◆ Items

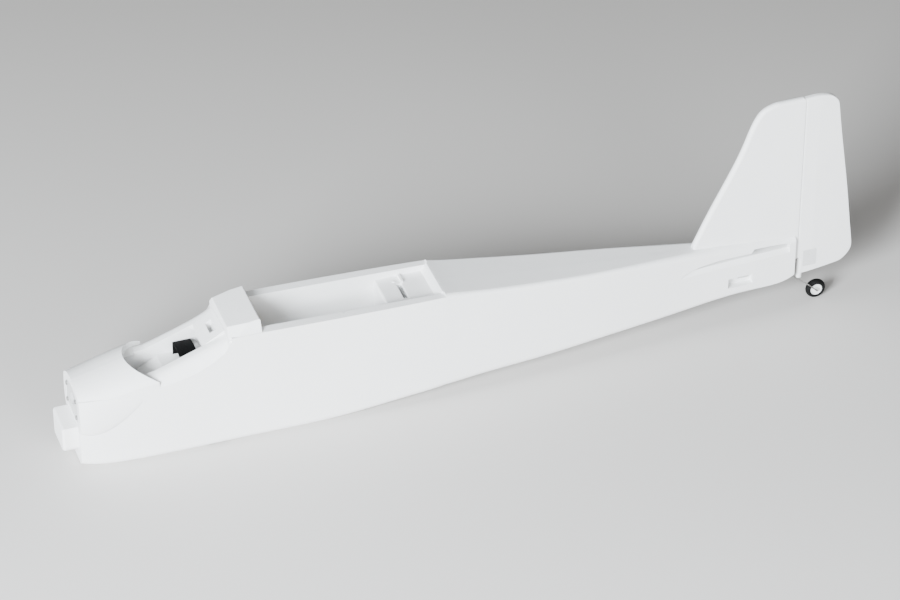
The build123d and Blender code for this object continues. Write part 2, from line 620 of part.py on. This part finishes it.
def about_axle(radius, start, end):
    """Disc on the wheel's axle from start to end, measured to port."""
    with BuildPart() as disc:
        start_plane = Plane(origin=(WHEEL_X - MID_STATION, start, WHEEL_Z), x_dir=(1, 0, 0), z_dir=(0, 1, 0))
        with BuildSketch(start_plane):
            Circle(radius)
        extrude(amount=end - start)
    return disc.part


AXLE_PLANE = Plane(origin=(WHEEL_X - MID_STATION, 0, WHEEL_Z), x_dir=(0, 1, 0), z_dir=(1, 0, 0))
AXLE = Axis((WHEEL_X - MID_STATION, 0, WHEEL_Z), (0, 1, 0))
with BuildPart() as wheel_hub:
    with BuildSketch(AXLE_PLANE):
        with BuildLine():
            Polyline((-HUB_WIDTH / 2, WIRE_RADIUS + AXLE_FIT), (-HUB_WIDTH / 2, 2.6), (-3.2, 2.9),
                     (-3.0, 5.8), (-3.8, 6.3), (-3.8, HUB_RADIUS), (3.8, HUB_RADIUS), (3.8, 6.3),
                     (3.0, 5.8), (3.2, 2.9), (HUB_WIDTH / 2, 2.6), (HUB_WIDTH / 2, WIRE_RADIUS + AXLE_FIT),
                     (-HUB_WIDTH / 2, WIRE_RADIUS + AXLE_FIT))
        make_face()
    revolve(axis=AXLE)
save(wheel_hub.part, "wheel_hub")

with BuildPart() as tyre:
    with BuildSketch(AXLE_PLANE):
        with BuildLine():
            Polyline((-3.6, HUB_RADIUS), (-TYRE_WIDTH / 2, 8.6), (-TYRE_WIDTH / 2, 10.0))
            ThreePointArc((-TYRE_WIDTH / 2, 10.0), (0, TYRE_RADIUS), (TYRE_WIDTH / 2, 10.0))
            Polyline((TYRE_WIDTH / 2, 10.0), (TYRE_WIDTH / 2, 8.6), (3.6, HUB_RADIUS), (-3.6, HUB_RADIUS))
        make_face()
    revolve(axis=AXLE)
save(tyre.part, "tyre")

with BuildPart() as wheel_collar:
    add(about_axle(2.2, AXLE_START + 0.3, -HUB_WIDTH / 2 - 0.15))
    add(about_axle(WIRE_RADIUS, -10, 10), mode=Mode.SUBTRACT)
save(wheel_collar.part, "wheel_collar")
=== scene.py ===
"""Looks of the foam model aeroplane fuselage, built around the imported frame. Metres, row frame."""

import math

import bpy
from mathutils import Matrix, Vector

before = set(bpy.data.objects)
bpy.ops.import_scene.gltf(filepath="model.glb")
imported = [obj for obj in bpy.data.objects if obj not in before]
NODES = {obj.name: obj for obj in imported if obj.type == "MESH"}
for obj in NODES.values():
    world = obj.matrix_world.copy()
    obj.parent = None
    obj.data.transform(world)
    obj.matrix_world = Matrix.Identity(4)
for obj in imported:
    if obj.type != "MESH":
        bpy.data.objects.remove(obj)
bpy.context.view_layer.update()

MM = 0.001
COLOUR_A, COLOUR_B, COLOUR_OUT = 6, 7, 2      # the Mix node's sockets for colours


# ---- node material helpers ----------------------------------------------------------------
class Shader:
    """A small wrapper that builds one Principled material from named node steps."""

    def __init__(self, name):
        self.material = bpy.data.materials.new(name)
        self.material.use_nodes = True
        self.nodes = self.material.node_tree.nodes
        self.links = self.material.node_tree.links
        self.bsdf = self.nodes["Principled BSDF"]
        self.coords = self.nodes.new("ShaderNodeTexCoord").outputs["Object"]

    def node(self, kind, inputs=None, **settings):
        made = self.nodes.new(kind)
        for key, value in settings.items():
            setattr(made, key, value)
        for key, value in (inputs or {}).items():
            if isinstance(value, bpy.types.NodeSocket):
                self.links.new(value, made.inputs[key])
            else:
                made.inputs[key].default_value = value
        return made

    def noise(self, scale, detail=2.0, rough=0.5, vector=None):
        made = self.node("ShaderNodeTexNoise", {"Vector": vector or self.coords, "Scale": scale,
                                                "Detail": detail, "Roughness": rough})
        return made.outputs["Fac"]

    def voronoi(self, scale, feature="F1", randomness=1.0, vector=None):
        made = self.node("ShaderNodeTexVoronoi", {"Vector": vector or self.coords, "Scale": scale,
                                                  "Randomness": randomness}, feature=feature)
        return made.outputs["Distance"]

    def remap(self, value, low, high, to_low=0.0, to_high=1.0):
        made = self.node("ShaderNodeMapRange", {"Value": value, "From Min": low, "From Max": high,
                                                "To Min": to_low, "To Max": to_high})
        return made.outputs["Result"]

    def math(self, operation, a, b):
        return self.node("ShaderNodeMath", {0: a, 1: b}, operation=operation).outputs[0]

    def mix(self, factor, a, b):
        """Colour from a, at factor 0, to b, at factor 1. Each is a socket or a plain (r, g, b)."""
        a, b = (end if isinstance(end, bpy.types.NodeSocket) else (*end, 1) for end in (a, b))
        made = self.node("ShaderNodeMix", {0: factor, COLOUR_A: a, COLOUR_B: b}, data_type="RGBA")
        return made.outputs[COLOUR_OUT]

    def bump(self, height, strength, distance, normal=None):
        inputs = {"Height": height, "Strength": strength, "Distance": distance}
        if normal is not None:
            inputs["Normal"] = normal
        return self.node("ShaderNodeBump", inputs).outputs["Normal"]

    def set(self, **values):
        """Sets or links inputs of the Principled node and returns the finished material."""
        for key, value in values.items():
            socket = self.bsdf.inputs[key.replace("_", " ")]
            if isinstance(value, bpy.types.NodeSocket):
                self.links.new(value, socket)
            else:
                socket.default_value = value
        return self.material


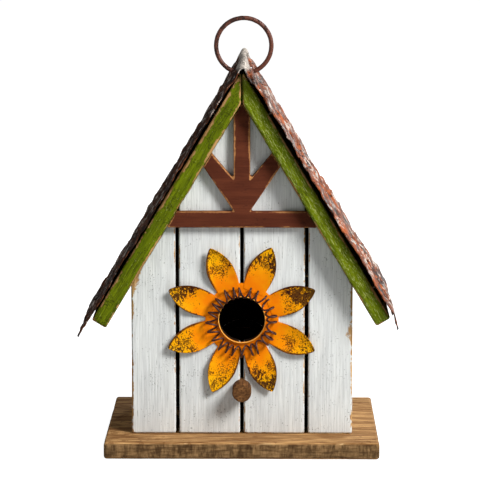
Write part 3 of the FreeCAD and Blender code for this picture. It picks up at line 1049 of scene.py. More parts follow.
@dataclass(frozen=True)
class Gable:
    """The roof's lines, which the planks, walls, boards and sheet all follow."""

    slope: float = math.radians(59.0)
    half_width: float = 78.0 * MM
    eave_height: float = 119.0 * MM
    board_thickness: float = 11.5 * MM
    board_length: float = 202.0 * MM
    bore_below_apex: float = 6.0 * MM
    bore_radius: float = 3.2 * MM

    @property
    def inner_apex(self) -> float:
        """Height of the roof boards' undersides at the ridge."""
        return self.eave_height + self.half_width * math.tan(self.slope)

    @property
    def outer_apex(self) -> float:
        """Height of the roof boards' top faces at the ridge."""
        return self.inner_apex + self.board_thickness / math.cos(self.slope)

    @property
    def bore_height(self) -> float:
        """Height of the cross hole for the ring."""
        return self.outer_apex - self.bore_below_apex

    def normal(self, side: Side) -> Vector:
        """Direction square to one slope, out of the roof."""
        return Vector((side.value * math.sin(self.slope), 0, math.cos(self.slope)))

    def on_slope(self, side: Side, along: float, height: float, y: float) -> Vector:
        """Finds a point over a slope.

        Args:
            side: Which slope.
            along: Distance down the boards' top face from the ridge.
            height: Height off that face.
            y: Place from front to back.

        Returns:
            The point.
        """
        x = along * math.cos(self.slope) + height * math.sin(self.slope)
        z = self.outer_apex - along * math.sin(self.slope) + height * math.cos(self.slope)
        return Vector((side.value * x, y, z))

    def height_over(self, point: Vector) -> float:
        """Height of a point off the roof boards' top face, on either slope."""
        drop = (self.outer_apex - point.z) * math.cos(self.slope)
        return abs(point.x) * math.sin(self.slope) - drop

    def trim_to_roof(self, piece: bpy.types.Object, *sides: Side) -> None:
        """Saws a piece off along the undersides of the roof boards.

        Args:
            piece: The piece.
            *sides: Which slopes to saw along.
        """
        for side in sides:
            saw(piece, Vector((0, 0, self.inner_apex)), self.normal(side))


@dataclass(frozen=True)
class Entrance:
    """The round entrance, which the planks and the flower share."""

    height: float = 94.7 * MM
    radius: float = 16.0 * MM

    def distance(self, point: Vector) -> float:
        """Distance of a point from the entrance's middle, seen from the front."""
        return math.hypot(point.x, point.z - self.height)

    def angle(self, point: Vector) -> float:
        """Angle of a point round the entrance's middle, seen from the front."""
        return math.atan2(point.z - self.height, point.x)


GABLE = Gable()
ENTRANCE = Entrance()


# ------------------------------------------------------------------ wooden pieces


@dataclass
class Timber:
    """A wooden piece: a sawn blank, its cuts, its worn arrises and its finish."""

    node: str
    finish: WornPaint | BareWood
    slot: str
    body: str = "house"
    round_over: float = 0.7 * MM
    voxel: float = 1.3 * MM
    chip_reach: float = 2.2 * MM
    chip_depth: float = 0.5 * MM
    sway: float = 0.25 * MM
    seed: float = 0.0
    # Faces turned this way take painted shade for the inside of the box.
    inner_face: Vector | None = None
    inner_shade: BareWood | None = None

    @property
    def name(self) -> str:
        """Name of the dressed piece."""
        return self.node + "_worn"

    def blank(self) -> bpy.types.Object:
        """The block that the piece is cut from."""
        low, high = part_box(self.node)
        return block(self.name, (low + high) / 2, high - low)

    def cut(self, piece: bpy.types.Object) -> None:
        """Cuts the blank to shape; a plain board needs no cut."""

    def wear_at(self, arrises: Arrises, point: Vector) -> float:
        """Distance from the wear's middle line at a point, as the finish reads it."""
        return arrises.distance(point)

    def shade_inside(self, piece: bpy.types.Object, effects: Effects) -> None:
        """Gives the faces inside the box a nearly black finish, painted shade of the closed box.

        Args:
            piece: The dressed piece.
            effects: The shared node groups.
        """
        if self.inner_face is None or self.inner_shade is None:
            return
        piece.data.materials.append(self.inner_shade.material(effects))
        for face in piece.data.polygons:
            if face.normal.dot(self.inner_face) > FACING:
                face.material_index = 1

    def build(self, effects: Effects) -> bpy.types.Object:
        """Makes and dresses the piece.

        Args:
            effects: The shared node groups.

        Returns:
            The finished piece, in the CAD node's place.
        """
        piece = self.blank()
        self.cut(piece)
        arrises = Arrises(piece)
        finish_with(piece, "BEVEL", width=self.round_over, segments=2, limit_method="ANGLE",
                    angle_limit=Arrises.SHARP)
        finish_with(piece, "REMESH", mode="VOXEL", voxel_size=self.voxel, use_smooth_shade=True)
        arrises.chip(piece, self.chip_reach, self.chip_depth, self.seed)
        texture = bpy.data.textures.new(self.name, "CLOUDS")
        texture.noise_scale = 0.03
        texture.noise_depth = 2
        finish_with(piece, "DISPLACE", texture=texture, strength=self.sway, mid_level=0.75,
                    texture_coords="LOCAL")
        note_on(piece, "edge", lambda point: self.wear_at(arrises, point))
        dress(piece, self.finish.material(effects), self.body, self.slot, self.node)
        self.shade_inside(piece, effects)
        return piece


def dress(piece: bpy.types.Object, material: bpy.types.Material, body: str, slot: str,
          *nodes: str) -> bpy.types.Object:
    """Gives a piece its material and its place in the frame.

    Args:
        piece: The piece.
        material: Its material.
        body: The body that it rides on.
        slot: The record's material slot; not used.
        *nodes: The CAD nodes that it stands for.

    Returns:
        The same piece.
    """
    piece.data.materials.clear()
    piece.data.materials.append(material)
    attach(piece, body)
    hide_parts(*nodes)
    log.info("%s: %d faces, rides on %s", piece.name, len(piece.data.polygons), body)
    return piece


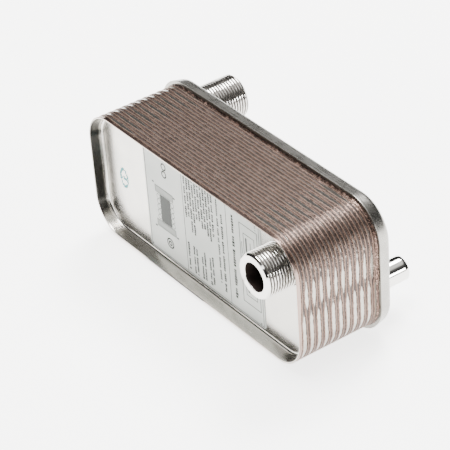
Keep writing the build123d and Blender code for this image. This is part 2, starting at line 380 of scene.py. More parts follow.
cover_finish = rolled_finish("rolled_stainless", STEEL, STEEL_DULL, 0.17)
heavy_finish = rolled_finish("heavy_stainless", HEAVY_STEEL, HEAVY_DULL, 0.22)

# %% [markdown]
# Copper has crept over a plate's outer wall and left it dark brown, with bright grains; the rim is
# copper, lightened by a painted highlight. Bare steel is left only where a gap has opened: where
# from_rim and to_seam are both above 0.

# %% Pressed plate, stained by copper along the rim
COPPER = (0.30, 0.185, 0.145)
COPPER_DARK = (0.035, 0.023, 0.019)
STAIN = (0.018, 0.013, 0.011)
STAIN_LIGHT = (0.05, 0.032, 0.026)
# A copper colour made lighter: the painted highlight of the rim's lip.
RIM_COPPER_HIGHLIGHT = (0.32, 0.22, 0.175)
PLATE_STEEL = (0.36, 0.34, 0.305)

plate_finish = Finish("copper_stained_plate", PLATE_STEEL, 0.3)
grain = plate_finish.noise(0.5, detail=4.0)
blotch = plate_finish.noise(3.0, detail=4.0)
clear_of_rims = plate_finish.sum(plate_finish.attribute("from_rim"), plate_finish.attribute("to_seam"),
                                 "MINIMUM")
bare = plate_finish.spread(plate_finish.sum(clear_of_rims, plate_finish.spread(blotch, -0.3, 0.3)),
                           0.0, 1.0, -0.1, 0.12)
stained = plate_finish.blend(plate_finish.spread(blotch, 0.0, 1.0), STAIN, STAIN_LIGHT)
speckled = plate_finish.blend(plate_finish.spread(grain, 0.0, 0.9, 0.64, 0.72), stained, COPPER)
# Painted highlight: the lip rows are lightened to a bright copper colour.
rim = plate_finish.attribute("rim")
stained_sheet_and_highlight = plate_finish.blend(rim, speckled, RIM_COPPER_HIGHLIGHT)
plate_finish.color(plate_finish.blend(bare, stained_sheet_and_highlight, PLATE_STEEL))
plate_finish.roughness(plate_finish.sum(plate_finish.spread(grain, 0.17, 0.27),
                                        plate_finish.spread(bare, 0.2, 0.0, 0.0, 1.0)))
plate_finish.metal(plate_finish.spread(plate_finish.sum(bare, rim), 0.6, 1.0, 0.0, 1.0))
plate_finish.bump(grain, 0.015)

# %% Grainy copper for the seams
COPPER_BRIGHT = (0.44, 0.30, 0.245)

seam_finish = Finish("grainy_copper", COPPER, 0.4)
seam_grain = seam_finish.noise(0.45, detail=4.0)
seam_tone = seam_finish.noise(4.0)
bright_copper = seam_finish.blend(seam_finish.spread(seam_tone, 0.0, 1.0), COPPER, COPPER_BRIGHT)
seam_finish.color(seam_finish.blend(seam_finish.spread(seam_grain, 0.0, 1.0, 0.5, 0.62), COPPER_DARK,
                                    bright_copper))
seam_finish.roughness(seam_finish.spread(seam_grain, 0.5, 0.28))
seam_finish.bump(seam_grain, 0.06)

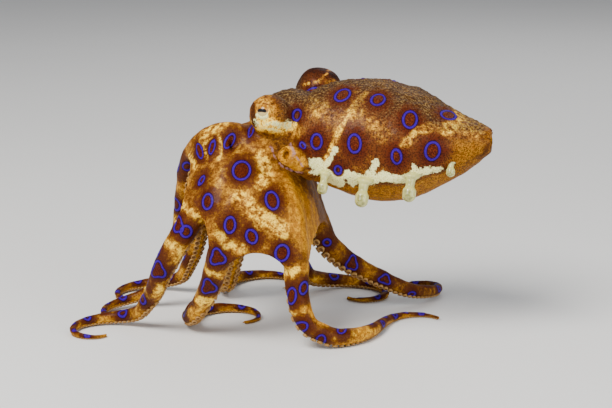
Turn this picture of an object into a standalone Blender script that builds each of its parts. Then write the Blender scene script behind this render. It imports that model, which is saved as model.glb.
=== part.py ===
"""Blue ringed octopus standing on its arms, a still, life-size display model.

The animal faces -X and its mantle points to +X, with its left side towards -Y and the floor at Z = 0.
Every length below is in millimetres, and finish() scales each finished mesh to metres.
The body is built from one set of rules: each arm is a tapered tube along a smooth route that ends in
a curl on the floor, the web is stretched between neighbouring arms, and the mantle is lofted.
"""

import math
import random

import bmesh
import bpy
from mathutils import Matrix, Vector

MM = 0.001
GAP = 0.3
MERGE = 1e-4
BIG = 200.0

# The routes are laid out round the photographed middle of the animal; this moves the model's
# box to the middle of the floor.
CENTRE_SHIFT = Vector((5.405, -11.54, 0.0))

# Colours are the photographed ones, without the markings.
SKIN_GOLD = (0.62, 0.40, 0.16, 1.0)
SKIN_CREAM = (0.80, 0.68, 0.45, 1.0)
SKIN_BROWN = (0.38, 0.17, 0.07, 1.0)
EYE_GOLD = (0.72, 0.46, 0.10, 1.0)

# Mantle: the collar's middle, the tip's middle, the sideways bow between them, and the roll that
# lowers the near side.
COLLAR = Vector((2.2, 0.4, 37.7))
MANTLE_TIP = Vector((34.2, -9.0, 38.4))
MANTLE_BOW = 1.6
MANTLE_ROLL = math.radians(10.0)
COLLAR_YAW = math.radians(-27.0)
TIP_YAW = math.radians(-9.0)
MANTLE_SIDES = 26
# Share of the length, half width, rise above the axis and drop below it.
MANTLE_SECTIONS = (
    (0.00, 9.4, 9.4, 7.9),
    (0.12, 10.8, 10.3, 9.2),
    (0.26, 12.0, 10.6, 11.0),
    (0.40, 12.4, 10.1, 11.9),
    (0.54, 11.5, 8.5, 11.1),
    (0.68, 9.1, 5.9, 8.9),
    (0.82, 6.1, 3.8, 6.1),
    (0.93, 3.6, 2.5, 3.2),
    (0.985, 2.2, 1.5, 1.4),
    (1.00, 1.5, 1.0, 0.9),
)
BELLY_FULLNESS = 0.86
RIDGE_ANGLE = math.radians(-24.0)
RIDGE_HEIGHT = 0.55
# Papillae on the lateral ridge: share of the length, length and bulb radius.
PAPILLAE = ((0.165, 4.0, 1.0), (0.375, 5.0, 1.25), (0.60, 4.6, 1.25), (0.79, 2.0, 0.8))

# Head, with a mound under each eye.
HEAD_CENTRE = Vector((-2.2, 1.8, 38.0))
HEAD_RADII = Vector((8.6, 8.2, 8.3))
HEAD_YAW = math.radians(-32.0)
NEAR_MOUND = (Vector((-6.6, -4.6, 42.4)), Vector((4.1, 3.8, 3.8)))
FAR_MOUND = (Vector((2.6, 9.0, 45.2)), Vector((4.6, 4.2, 4.4)))
EYE_RADIUS = 1.5
NEAR_EYE = (Vector((-7.6, -7.2, 43.6)), Vector((-0.35, -0.90, 0.25)))
FAR_EYE = (Vector((3.5, 11.8, 46.3)), Vector((0.35, 0.90, 0.20)))

# Cut planes: a point and the direction of the side that is kept in front.
HEAD_CUT = (Vector((-6.0, 0.0, 36.3)), Vector((-0.80, 0.05, -0.60)).normalized())
COLLAR_CUT = (COLLAR, Vector((math.cos(COLLAR_YAW), math.sin(COLLAR_YAW), 0.0)))

# Funnel: the route from under the collar to the opening, and its radii.
FUNNEL_ROUTE = (Vector((1.6, -7.0, 32.9)), Vector((-1.5, -10.0, 35.2)), Vector((-4.0, -12.3, 36.4)))
FUNNEL_BASE_RADIUS = 3.0
FUNNEL_RIM_RADIUS = 1.9
FUNNEL_BORE_RADIUS = 1.1
FUNNEL_BORE_DEPTH = 2.4

# Crown: where the eight arms meet, behind the mouth.
CROWN_CENTRE = Vector((-8.8, 0.8, 32.4))
CROWN_RADII = Vector((8.8, 8.6, 8.0))
WEB_THICKNESS = 1.1
# The web is built in quarters, each with two neighbouring arms' first lengths.
WEB_QUARTERS = {
    "left": ("left_2", "left_3"),
    "rear": ("left_4", "right_4"),
    "right": ("right_3", "right_2"),
    "front": ("right_1", "left_1"),
}
# The mouth, a pit in a low lip at the middle of the arms' inner sides.
MOUTH_DIRECTION = Vector((-0.42, 0.10, -0.90)).normalized()
LIP_RADIUS = 2.6
LIP_HEIGHT = 1.0
MOUTH_RADIUS = 1.3
MOUTH_DEPTH = 1.6
WEB_LIFT = 0.62
WEB_BILLOW = 0.7
WEB_START = 5.5
WEB_INSET = 0.4
# How far each half of a divided web stays from the middle; its curved sheet leans back over it.
WEB_PARTING = 0.3
WEB_ROWS = 6
WEB_COLUMNS = 4

ARM_LENGTH = 71.0
ARM_ROOT_RADIUS = 3.2
ARM_TIP_RADIUS = 0.30
STATION_STEP = 0.5
TUBE_STEP = 2.7
# A short first and last step keeps a length's end faces square to the arm.
END_STEP = 0.3
# The longest stretch over which an arm eases down onto the floor.
LONGEST_EASE = 8.0
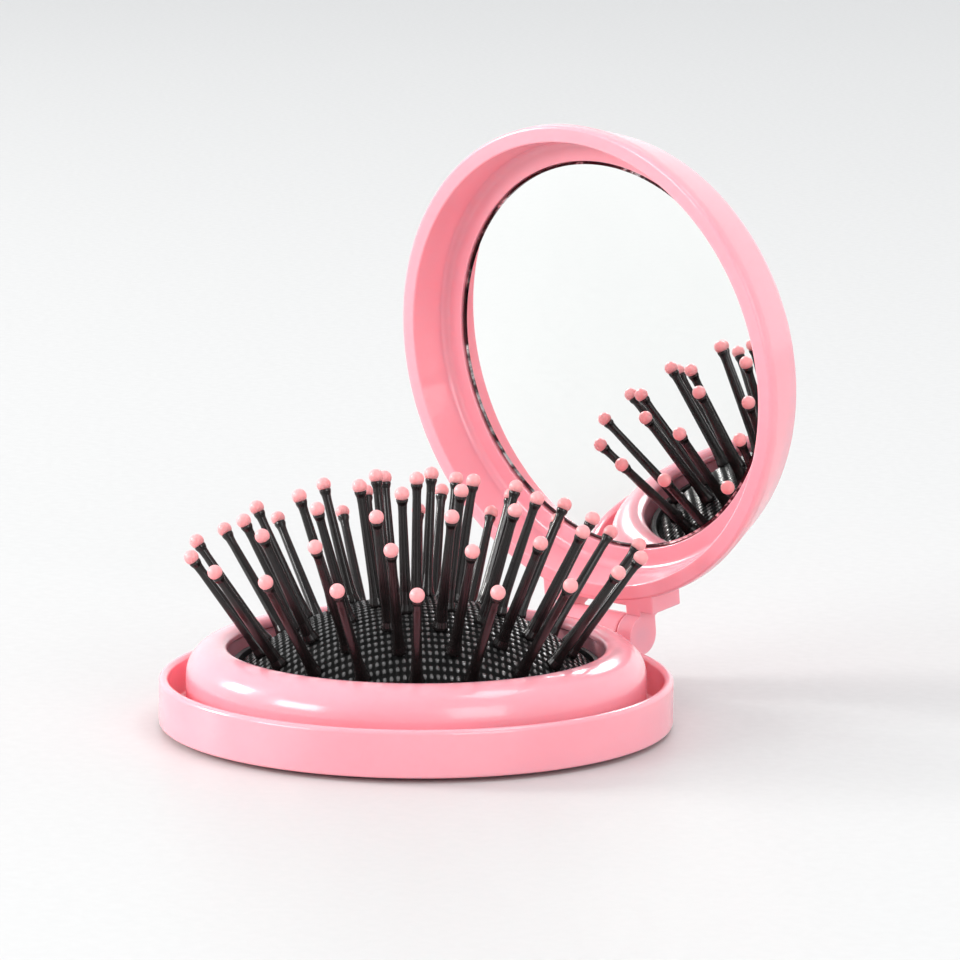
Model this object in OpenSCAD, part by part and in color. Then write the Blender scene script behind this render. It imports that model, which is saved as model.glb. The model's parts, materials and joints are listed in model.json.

◆ Exercise objective
The lines to return run from the one containing "(TYRE_WIDTH / 2, 10.0))" down to the one containing "bpy.data.objects.remove(obj)"; give them exactly, both included, and no others.

◆ The completed task
            ThreePointArc((-TYRE_WIDTH / 2, 10.0), (0, TYRE_RADIUS), (TYRE_WIDTH / 2, 10.0))
            Polyline((TYRE_WIDTH / 2, 10.0), (TYRE_WIDTH / 2, 8.6), (3.6, HUB_RADIUS), (-3.6, HUB_RADIUS))
        make_face()
    revolve(axis=AXLE)
save(tyre.part, "tyre")

with BuildPart() as wheel_collar:
    add(about_axle(2.2, AXLE_START + 0.3, -HUB_WIDTH / 2 - 0.15))
    add(about_axle(WIRE_RADIUS, -10, 10), mode=Mode.SUBTRACT)
save(wheel_collar.part, "wheel_collar")
=== scene.py ===
"""Looks of the foam model aeroplane fuselage, built around the imported frame. Metres, row frame."""

import math

import bpy
from mathutils import Matrix, Vector

before = set(bpy.data.objects)
bpy.ops.import_scene.gltf(filepath="model.glb")
imported = [obj for obj in bpy.data.objects if obj not in before]
NODES = {obj.name: obj for obj in imported if obj.type == "MESH"}
for obj in NODES.values():
    world = obj.matrix_world.copy()
    obj.parent = None
    obj.data.transform(world)
    obj.matrix_world = Matrix.Identity(4)
for obj in imported:
    if obj.type != "MESH":
        bpy.data.objects.remove(obj)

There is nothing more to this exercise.